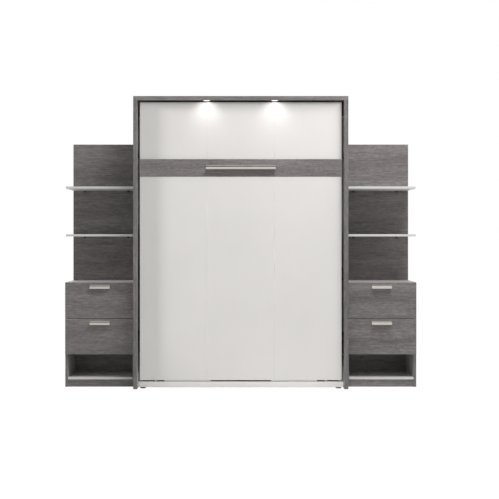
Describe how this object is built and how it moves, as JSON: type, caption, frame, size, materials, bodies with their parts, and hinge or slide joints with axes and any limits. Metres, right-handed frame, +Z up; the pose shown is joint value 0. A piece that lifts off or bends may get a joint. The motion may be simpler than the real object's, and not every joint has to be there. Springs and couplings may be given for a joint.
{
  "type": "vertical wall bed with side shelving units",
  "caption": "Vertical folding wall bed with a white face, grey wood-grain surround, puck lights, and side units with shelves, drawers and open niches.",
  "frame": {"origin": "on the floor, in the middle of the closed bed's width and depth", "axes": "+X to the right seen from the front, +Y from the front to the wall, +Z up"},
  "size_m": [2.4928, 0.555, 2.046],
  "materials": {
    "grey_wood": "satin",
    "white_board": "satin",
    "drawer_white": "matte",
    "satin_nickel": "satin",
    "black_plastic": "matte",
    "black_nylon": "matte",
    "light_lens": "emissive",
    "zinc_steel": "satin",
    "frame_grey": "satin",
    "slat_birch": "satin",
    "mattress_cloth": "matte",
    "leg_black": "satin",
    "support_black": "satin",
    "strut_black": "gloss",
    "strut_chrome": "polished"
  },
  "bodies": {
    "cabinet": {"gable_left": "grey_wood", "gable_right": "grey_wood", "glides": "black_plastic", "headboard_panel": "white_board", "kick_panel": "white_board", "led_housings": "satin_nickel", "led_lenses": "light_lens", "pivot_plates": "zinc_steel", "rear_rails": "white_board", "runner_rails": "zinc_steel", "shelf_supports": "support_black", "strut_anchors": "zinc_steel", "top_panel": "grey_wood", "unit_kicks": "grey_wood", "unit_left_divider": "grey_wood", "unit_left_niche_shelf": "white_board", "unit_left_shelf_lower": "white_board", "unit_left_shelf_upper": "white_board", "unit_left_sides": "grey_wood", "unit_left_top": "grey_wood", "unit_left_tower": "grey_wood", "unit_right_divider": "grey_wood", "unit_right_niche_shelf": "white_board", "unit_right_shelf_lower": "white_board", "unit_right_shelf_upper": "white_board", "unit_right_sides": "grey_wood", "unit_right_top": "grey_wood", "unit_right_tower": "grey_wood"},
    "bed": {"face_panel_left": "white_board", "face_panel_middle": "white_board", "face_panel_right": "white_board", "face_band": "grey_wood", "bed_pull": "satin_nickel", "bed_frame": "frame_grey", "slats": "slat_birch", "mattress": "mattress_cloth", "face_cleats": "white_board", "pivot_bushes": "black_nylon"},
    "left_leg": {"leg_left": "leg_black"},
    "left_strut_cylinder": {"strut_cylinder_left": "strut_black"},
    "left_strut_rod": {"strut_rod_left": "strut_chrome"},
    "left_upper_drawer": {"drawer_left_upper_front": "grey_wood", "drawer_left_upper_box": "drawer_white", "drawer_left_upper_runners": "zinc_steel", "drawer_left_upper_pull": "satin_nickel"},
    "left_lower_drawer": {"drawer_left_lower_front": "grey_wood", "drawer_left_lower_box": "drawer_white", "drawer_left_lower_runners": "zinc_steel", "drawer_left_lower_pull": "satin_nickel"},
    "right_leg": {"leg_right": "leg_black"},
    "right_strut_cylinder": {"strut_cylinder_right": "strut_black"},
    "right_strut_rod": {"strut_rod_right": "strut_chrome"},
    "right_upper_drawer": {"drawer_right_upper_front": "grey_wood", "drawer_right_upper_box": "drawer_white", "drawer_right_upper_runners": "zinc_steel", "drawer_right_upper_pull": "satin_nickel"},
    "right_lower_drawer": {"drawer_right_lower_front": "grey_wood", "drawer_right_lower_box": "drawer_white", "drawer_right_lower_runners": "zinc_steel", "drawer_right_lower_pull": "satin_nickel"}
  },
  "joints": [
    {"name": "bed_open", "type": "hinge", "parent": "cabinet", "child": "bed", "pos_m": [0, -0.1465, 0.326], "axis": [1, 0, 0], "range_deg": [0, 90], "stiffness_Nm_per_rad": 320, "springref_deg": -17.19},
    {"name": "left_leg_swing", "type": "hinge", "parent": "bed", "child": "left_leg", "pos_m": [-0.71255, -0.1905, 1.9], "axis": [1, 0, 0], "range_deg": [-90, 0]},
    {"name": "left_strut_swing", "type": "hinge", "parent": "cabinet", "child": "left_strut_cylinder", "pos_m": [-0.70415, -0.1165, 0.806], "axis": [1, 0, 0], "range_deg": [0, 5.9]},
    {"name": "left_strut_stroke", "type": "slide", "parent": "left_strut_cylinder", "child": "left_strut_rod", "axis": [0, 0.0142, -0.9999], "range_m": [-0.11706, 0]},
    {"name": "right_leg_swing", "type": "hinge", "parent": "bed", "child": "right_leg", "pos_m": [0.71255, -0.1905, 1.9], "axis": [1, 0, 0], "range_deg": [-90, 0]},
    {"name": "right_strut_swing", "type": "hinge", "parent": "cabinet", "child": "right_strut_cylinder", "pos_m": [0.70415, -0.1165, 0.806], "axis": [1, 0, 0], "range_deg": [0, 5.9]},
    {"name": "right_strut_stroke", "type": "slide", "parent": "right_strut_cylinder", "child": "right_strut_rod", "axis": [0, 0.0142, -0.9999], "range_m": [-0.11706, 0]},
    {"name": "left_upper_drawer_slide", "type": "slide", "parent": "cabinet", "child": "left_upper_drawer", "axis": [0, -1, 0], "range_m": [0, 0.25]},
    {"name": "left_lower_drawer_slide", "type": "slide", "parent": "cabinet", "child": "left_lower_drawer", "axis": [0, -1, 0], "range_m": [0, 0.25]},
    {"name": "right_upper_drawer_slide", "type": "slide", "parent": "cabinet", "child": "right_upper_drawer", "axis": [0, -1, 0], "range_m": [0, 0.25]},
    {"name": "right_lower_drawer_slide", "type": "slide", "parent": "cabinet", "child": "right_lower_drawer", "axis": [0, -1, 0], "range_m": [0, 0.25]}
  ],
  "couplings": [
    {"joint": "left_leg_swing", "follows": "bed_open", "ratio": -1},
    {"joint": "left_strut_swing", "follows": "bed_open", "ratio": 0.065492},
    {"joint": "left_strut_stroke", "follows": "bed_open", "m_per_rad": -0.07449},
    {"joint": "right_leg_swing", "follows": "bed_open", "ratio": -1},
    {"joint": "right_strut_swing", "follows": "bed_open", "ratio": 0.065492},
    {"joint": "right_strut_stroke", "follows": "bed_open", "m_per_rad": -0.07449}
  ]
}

* EXERCISE
Restate the data above word for word.

* TASK RESULT
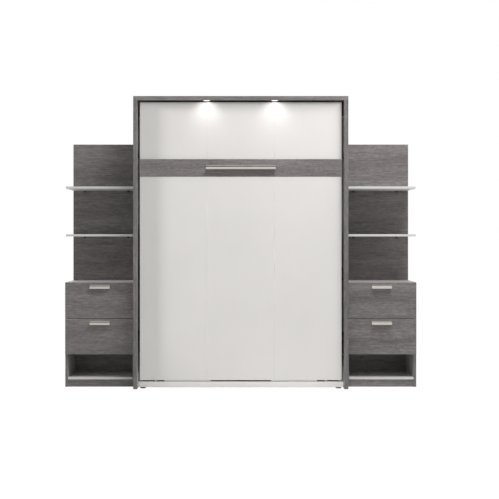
Describe how this object is built and how it moves, as JSON: type, caption, frame, size, materials, bodies with their parts, and hinge or slide joints with axes and any limits. Metres, right-handed frame, +Z up; the pose shown is joint value 0. A piece that lifts off or bends may get a joint. The motion may be simpler than the real object's, and not every joint has to be there. Springs and couplings may be given for a joint.
{
  "type": "vertical wall bed with side shelving units",
  "caption": "Vertical folding wall bed with a white face, grey wood-grain surround, puck lights, and side units with shelves, drawers and open niches.",
  "frame": {"origin": "on the floor, in the middle of the closed bed's width and depth", "axes": "+X to the right seen from the front, +Y from the front to the wall, +Z up"},
  "size_m": [2.4928, 0.555, 2.046],
  "materials": {
    "grey_wood": "satin",
    "white_board": "satin",
    "drawer_white": "matte",
    "satin_nickel": "satin",
    "black_plastic": "matte",
    "black_nylon": "matte",
    "light_lens": "emissive",
    "zinc_steel": "satin",
    "frame_grey": "satin",
    "slat_birch": "satin",
    "mattress_cloth": "matte",
    "leg_black": "satin",
    "support_black": "satin",
    "strut_black": "gloss",
    "strut_chrome": "polished"
  },
  "bodies": {
    "cabinet": {"gable_left": "grey_wood", "gable_right": "grey_wood", "glides": "black_plastic", "headboard_panel": "white_board", "kick_panel": "white_board", "led_housings": "satin_nickel", "led_lenses": "light_lens", "pivot_plates": "zinc_steel", "rear_rails": "white_board", "runner_rails": "zinc_steel", "shelf_supports": "support_black", "strut_anchors": "zinc_steel", "top_panel": "grey_wood", "unit_kicks": "grey_wood", "unit_left_divider": "grey_wood", "unit_left_niche_shelf": "white_board", "unit_left_shelf_lower": "white_board", "unit_left_shelf_upper": "white_board", "unit_left_sides": "grey_wood", "unit_left_top": "grey_wood", "unit_left_tower": "grey_wood", "unit_right_divider": "grey_wood", "unit_right_niche_shelf": "white_board", "unit_right_shelf_lower": "white_board", "unit_right_shelf_upper": "white_board", "unit_right_sides": "grey_wood", "unit_right_top": "grey_wood", "unit_right_tower": "grey_wood"},
    "bed": {"face_panel_left": "white_board", "face_panel_middle": "white_board", "face_panel_right": "white_board", "face_band": "grey_wood", "bed_pull": "satin_nickel", "bed_frame": "frame_grey", "slats": "slat_birch", "mattress": "mattress_cloth", "face_cleats": "white_board", "pivot_bushes": "black_nylon"},
    "left_leg": {"leg_left": "leg_black"},
    "left_strut_cylinder": {"strut_cylinder_left": "strut_black"},
    "left_strut_rod": {"strut_rod_left": "strut_chrome"},
    "left_upper_drawer": {"drawer_left_upper_front": "grey_wood", "drawer_left_upper_box": "drawer_white", "drawer_left_upper_runners": "zinc_steel", "drawer_left_upper_pull": "satin_nickel"},
    "left_lower_drawer": {"drawer_left_lower_front": "grey_wood", "drawer_left_lower_box": "drawer_white", "drawer_left_lower_runners": "zinc_steel", "drawer_left_lower_pull": "satin_nickel"},
    "right_leg": {"leg_right": "leg_black"},
    "right_strut_cylinder": {"strut_cylinder_right": "strut_black"},
    "right_strut_rod": {"strut_rod_right": "strut_chrome"},
    "right_upper_drawer": {"drawer_right_upper_front": "grey_wood", "drawer_right_upper_box": "drawer_white", "drawer_right_upper_runners": "zinc_steel", "drawer_right_upper_pull": "satin_nickel"},
    "right_lower_drawer": {"drawer_right_lower_front": "grey_wood", "drawer_right_lower_box": "drawer_white", "drawer_right_lower_runners": "zinc_steel", "drawer_right_lower_pull": "satin_nickel"}
  },
  "joints": [
    {"name": "bed_open", "type": "hinge", "parent": "cabinet", "child": "bed", "pos_m": [0, -0.1465, 0.326], "axis": [1, 0, 0], "range_deg": [0, 90], "stiffness_Nm_per_rad": 320, "springref_deg": -17.19},
    {"name": "left_leg_swing", "type": "hinge", "parent": "bed", "child": "left_leg", "pos_m": [-0.71255, -0.1905, 1.9], "axis": [1, 0, 0], "range_deg": [-90, 0]},
    {"name": "left_strut_swing", "type": "hinge", "parent": "cabinet", "child": "left_strut_cylinder", "pos_m": [-0.70415, -0.1165, 0.806], "axis": [1, 0, 0], "range_deg": [0, 5.9]},
    {"name": "left_strut_stroke", "type": "slide", "parent": "left_strut_cylinder", "child": "left_strut_rod", "axis": [0, 0.0142, -0.9999], "range_m": [-0.11706, 0]},
    {"name": "right_leg_swing", "type": "hinge", "parent": "bed", "child": "right_leg", "pos_m": [0.71255, -0.1905, 1.9], "axis": [1, 0, 0], "range_deg": [-90, 0]},
    {"name": "right_strut_swing", "type": "hinge", "parent": "cabinet", "child": "right_strut_cylinder", "pos_m": [0.70415, -0.1165, 0.806], "axis": [1, 0, 0], "range_deg": [0, 5.9]},
    {"name": "right_strut_stroke", "type": "slide", "parent": "right_strut_cylinder", "child": "right_strut_rod", "axis": [0, 0.0142, -0.9999], "range_m": [-0.11706, 0]},
    {"name": "left_upper_drawer_slide", "type": "slide", "parent": "cabinet", "child": "left_upper_drawer", "axis": [0, -1, 0], "range_m": [0, 0.25]},
    {"name": "left_lower_drawer_slide", "type": "slide", "parent": "cabinet", "child": "left_lower_drawer", "axis": [0, -1, 0], "range_m": [0, 0.25]},
    {"name": "right_upper_drawer_slide", "type": "slide", "parent": "cabinet", "child": "right_upper_drawer", "axis": [0, -1, 0], "range_m": [0, 0.25]},
    {"name": "right_lower_drawer_slide", "type": "slide", "parent": "cabinet", "child": "right_lower_drawer", "axis": [0, -1, 0], "range_m": [0, 0.25]}
  ],
  "couplings": [
    {"joint": "left_leg_swing", "follows": "bed_open", "ratio": -1},
    {"joint": "left_strut_swing", "follows": "bed_open", "ratio": 0.065492},
    {"joint": "left_strut_stroke", "follows": "bed_open", "m_per_rad": -0.07449},
    {"joint": "right_leg_swing", "follows": "bed_open", "ratio": -1},
    {"joint": "right_strut_swing", "follows": "bed_open", "ratio": 0.065492},
    {"joint": "right_strut_stroke", "follows": "bed_open", "m_per_rad": -0.07449}
  ]
}